WASHINGTON (RNS) — In an exclusive interview with Religion News Service, President Trump said in a written statement that he no longer identifies as a Presbyterian and now sees himself as a non-denominational Christian.
“Though I was confirmed at a Presbyterian church as a child, I now consider myself to be a non-denominational Christian,” Trump, who has repeatedly identified as a Presbyterian in the past, said in a written response to RNS.
Saying that his parents “taught me the importance of faith and prayer from a young age,” Trump went on to say that “Melania and I have gotten to visit some amazing churches and meet with great faith leaders from around the world.
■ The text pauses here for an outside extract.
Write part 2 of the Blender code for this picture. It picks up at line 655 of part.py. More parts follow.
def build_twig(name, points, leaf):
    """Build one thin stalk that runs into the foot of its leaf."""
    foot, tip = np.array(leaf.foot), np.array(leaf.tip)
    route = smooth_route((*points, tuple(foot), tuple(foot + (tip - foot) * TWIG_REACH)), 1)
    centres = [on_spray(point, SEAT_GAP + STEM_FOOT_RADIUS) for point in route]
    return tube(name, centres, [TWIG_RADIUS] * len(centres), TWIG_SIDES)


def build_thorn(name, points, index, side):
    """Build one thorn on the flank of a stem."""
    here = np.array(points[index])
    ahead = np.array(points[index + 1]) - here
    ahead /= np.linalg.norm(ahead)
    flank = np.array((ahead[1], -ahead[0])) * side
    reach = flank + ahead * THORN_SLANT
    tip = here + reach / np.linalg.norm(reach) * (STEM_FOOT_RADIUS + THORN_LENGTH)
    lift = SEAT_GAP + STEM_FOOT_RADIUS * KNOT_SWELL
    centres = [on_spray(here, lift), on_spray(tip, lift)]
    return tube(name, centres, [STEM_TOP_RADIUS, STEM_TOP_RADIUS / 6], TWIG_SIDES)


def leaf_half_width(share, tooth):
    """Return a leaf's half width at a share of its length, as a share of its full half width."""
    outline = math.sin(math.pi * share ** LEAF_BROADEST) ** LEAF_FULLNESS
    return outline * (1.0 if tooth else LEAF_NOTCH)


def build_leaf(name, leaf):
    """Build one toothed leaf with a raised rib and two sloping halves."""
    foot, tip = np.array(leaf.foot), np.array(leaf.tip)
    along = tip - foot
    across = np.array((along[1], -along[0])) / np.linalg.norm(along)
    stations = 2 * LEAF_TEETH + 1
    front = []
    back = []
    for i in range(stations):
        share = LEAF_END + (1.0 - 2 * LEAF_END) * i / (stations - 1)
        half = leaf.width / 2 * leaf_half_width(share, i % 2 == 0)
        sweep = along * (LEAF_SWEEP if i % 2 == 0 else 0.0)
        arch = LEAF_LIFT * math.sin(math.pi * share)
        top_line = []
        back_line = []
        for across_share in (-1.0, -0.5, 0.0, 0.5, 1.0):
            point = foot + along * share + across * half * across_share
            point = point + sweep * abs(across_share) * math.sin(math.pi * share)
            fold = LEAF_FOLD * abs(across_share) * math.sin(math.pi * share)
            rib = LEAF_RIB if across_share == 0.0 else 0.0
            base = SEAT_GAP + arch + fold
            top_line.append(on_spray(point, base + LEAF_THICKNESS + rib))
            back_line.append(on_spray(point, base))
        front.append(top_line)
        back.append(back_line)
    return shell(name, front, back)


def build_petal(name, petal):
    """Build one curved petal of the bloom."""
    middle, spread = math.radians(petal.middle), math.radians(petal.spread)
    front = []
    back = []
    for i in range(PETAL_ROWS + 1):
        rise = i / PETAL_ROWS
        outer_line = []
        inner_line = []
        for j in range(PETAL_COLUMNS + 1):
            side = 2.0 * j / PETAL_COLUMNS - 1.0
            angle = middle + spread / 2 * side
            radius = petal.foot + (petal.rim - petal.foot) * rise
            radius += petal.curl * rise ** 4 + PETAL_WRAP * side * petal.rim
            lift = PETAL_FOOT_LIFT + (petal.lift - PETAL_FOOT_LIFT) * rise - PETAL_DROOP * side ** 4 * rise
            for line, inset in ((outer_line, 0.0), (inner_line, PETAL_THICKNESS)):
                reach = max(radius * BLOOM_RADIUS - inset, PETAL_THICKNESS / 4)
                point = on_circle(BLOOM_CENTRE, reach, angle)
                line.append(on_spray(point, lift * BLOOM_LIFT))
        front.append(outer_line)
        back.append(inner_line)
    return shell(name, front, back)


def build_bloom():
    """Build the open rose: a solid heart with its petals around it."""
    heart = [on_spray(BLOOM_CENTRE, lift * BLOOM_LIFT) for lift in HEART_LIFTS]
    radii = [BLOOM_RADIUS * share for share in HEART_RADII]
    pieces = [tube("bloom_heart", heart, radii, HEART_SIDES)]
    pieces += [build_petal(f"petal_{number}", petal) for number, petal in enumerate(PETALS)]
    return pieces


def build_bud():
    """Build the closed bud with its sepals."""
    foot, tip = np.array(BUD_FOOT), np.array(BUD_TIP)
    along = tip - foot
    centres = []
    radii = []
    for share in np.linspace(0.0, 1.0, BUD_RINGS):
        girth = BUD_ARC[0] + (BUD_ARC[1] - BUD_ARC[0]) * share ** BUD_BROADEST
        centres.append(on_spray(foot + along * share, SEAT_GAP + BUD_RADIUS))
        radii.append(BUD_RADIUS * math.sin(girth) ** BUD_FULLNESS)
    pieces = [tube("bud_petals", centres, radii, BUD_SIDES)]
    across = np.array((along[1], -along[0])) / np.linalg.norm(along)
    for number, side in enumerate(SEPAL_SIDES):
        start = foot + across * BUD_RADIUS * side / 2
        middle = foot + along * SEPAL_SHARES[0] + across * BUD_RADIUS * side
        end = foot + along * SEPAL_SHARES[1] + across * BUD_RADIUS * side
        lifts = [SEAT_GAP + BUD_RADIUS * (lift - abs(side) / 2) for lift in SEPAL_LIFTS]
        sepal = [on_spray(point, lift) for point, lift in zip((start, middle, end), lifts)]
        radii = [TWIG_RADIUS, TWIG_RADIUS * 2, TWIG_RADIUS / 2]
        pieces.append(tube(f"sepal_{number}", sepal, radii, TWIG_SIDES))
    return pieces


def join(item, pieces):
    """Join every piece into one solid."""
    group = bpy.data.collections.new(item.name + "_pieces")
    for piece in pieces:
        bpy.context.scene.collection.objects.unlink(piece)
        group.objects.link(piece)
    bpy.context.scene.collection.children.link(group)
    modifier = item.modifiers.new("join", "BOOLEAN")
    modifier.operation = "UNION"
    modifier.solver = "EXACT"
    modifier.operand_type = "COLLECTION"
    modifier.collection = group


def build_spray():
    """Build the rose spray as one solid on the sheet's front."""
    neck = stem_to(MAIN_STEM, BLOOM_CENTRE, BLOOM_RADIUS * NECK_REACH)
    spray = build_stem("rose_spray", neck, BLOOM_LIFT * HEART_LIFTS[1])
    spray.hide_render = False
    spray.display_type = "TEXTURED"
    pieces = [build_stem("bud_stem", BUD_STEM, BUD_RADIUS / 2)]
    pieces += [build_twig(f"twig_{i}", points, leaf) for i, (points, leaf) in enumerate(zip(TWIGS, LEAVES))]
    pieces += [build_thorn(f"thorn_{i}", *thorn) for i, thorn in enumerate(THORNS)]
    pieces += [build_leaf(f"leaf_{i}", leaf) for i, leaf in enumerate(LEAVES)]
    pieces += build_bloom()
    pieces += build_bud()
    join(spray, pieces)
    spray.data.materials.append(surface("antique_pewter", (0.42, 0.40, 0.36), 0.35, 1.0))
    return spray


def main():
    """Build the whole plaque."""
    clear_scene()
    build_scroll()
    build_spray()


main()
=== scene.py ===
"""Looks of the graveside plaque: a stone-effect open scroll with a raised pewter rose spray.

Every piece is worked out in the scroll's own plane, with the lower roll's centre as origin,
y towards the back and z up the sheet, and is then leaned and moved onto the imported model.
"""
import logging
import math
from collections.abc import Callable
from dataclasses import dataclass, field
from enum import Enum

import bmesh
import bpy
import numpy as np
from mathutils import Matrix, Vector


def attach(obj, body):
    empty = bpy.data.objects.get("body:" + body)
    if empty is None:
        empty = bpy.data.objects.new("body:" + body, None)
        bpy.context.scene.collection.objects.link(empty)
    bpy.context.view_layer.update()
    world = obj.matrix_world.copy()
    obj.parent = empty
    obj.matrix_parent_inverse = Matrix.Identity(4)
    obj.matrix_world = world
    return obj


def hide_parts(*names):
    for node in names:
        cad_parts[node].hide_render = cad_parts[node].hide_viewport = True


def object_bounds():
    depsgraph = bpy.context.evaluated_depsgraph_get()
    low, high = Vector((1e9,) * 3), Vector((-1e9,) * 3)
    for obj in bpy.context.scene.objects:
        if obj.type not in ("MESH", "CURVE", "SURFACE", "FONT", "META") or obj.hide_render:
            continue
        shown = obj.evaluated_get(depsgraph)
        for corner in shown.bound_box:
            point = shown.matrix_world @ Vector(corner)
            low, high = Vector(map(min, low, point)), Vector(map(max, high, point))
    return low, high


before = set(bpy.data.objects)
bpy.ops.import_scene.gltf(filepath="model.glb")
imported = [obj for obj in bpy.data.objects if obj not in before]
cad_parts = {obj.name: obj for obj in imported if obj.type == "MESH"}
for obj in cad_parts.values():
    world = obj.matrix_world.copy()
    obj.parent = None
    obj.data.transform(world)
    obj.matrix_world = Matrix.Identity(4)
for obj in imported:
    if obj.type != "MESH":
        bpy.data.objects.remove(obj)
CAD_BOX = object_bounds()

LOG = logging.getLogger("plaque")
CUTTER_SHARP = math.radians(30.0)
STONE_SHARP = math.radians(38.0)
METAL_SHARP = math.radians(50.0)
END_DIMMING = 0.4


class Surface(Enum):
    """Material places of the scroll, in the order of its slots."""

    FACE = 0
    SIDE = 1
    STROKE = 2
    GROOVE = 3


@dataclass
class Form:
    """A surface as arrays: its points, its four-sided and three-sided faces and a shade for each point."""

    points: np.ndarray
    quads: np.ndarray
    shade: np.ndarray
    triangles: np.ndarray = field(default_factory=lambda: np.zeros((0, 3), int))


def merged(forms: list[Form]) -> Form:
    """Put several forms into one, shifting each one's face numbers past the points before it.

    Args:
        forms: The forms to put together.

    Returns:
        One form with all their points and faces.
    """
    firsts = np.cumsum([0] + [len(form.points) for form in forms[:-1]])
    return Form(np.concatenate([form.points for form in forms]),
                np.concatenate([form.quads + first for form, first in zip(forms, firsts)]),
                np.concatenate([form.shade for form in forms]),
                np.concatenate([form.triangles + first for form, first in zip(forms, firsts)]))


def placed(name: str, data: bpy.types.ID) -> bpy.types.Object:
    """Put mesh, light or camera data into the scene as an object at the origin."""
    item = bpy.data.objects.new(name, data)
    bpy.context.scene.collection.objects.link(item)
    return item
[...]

During the unprecedented COVID-19 outbreak, I tuned into several virtual church services and know that millions of Americans did the same.”
The revelation about Trump’s religious identity appeared in an interview that was conducted in writing and covered a variety of faith topics, ranging from the president’s own spiritual life to his plans for the White House office tasked with engaging faith groups.
Questions for the interview, which were first negotiated with the White House press office, were presented to the president by Paula White, a Florida pastor and the head of the White House Faith and Opportunity Initiative, according to the White House.
White House staffers said that the answers are attributable to the president.
Despite the unusual context, the result is a rare exchange about religion-related matters with a president who, while allying closely with evangelical Christian leaders, has said relatively little about his own faith.
Asked whether he learned anything spiritually from his experience of contracting COVID-19, Trump responded that he and Melania “felt the prayers of Americans from all across the country — and even around the world” when he was recovering at Walter Reed National Military Medical Center.
“I said, ‘There were miracles coming down from heaven.’ I meant it — Melania and I are very thankful to God for looking out for our family and re-turning us to good health,” he wrote.
Though the president didn’t directly answer a question about particular spiritual lessons he had learned from his influential evangelical supporters, Trump praised their faith and said Franklin Graham, president and CEO of his father Billy’s evangelistic organization and of the relief organization Samaritan’s Purse, had visited the Oval Office to pray for him earlier this month.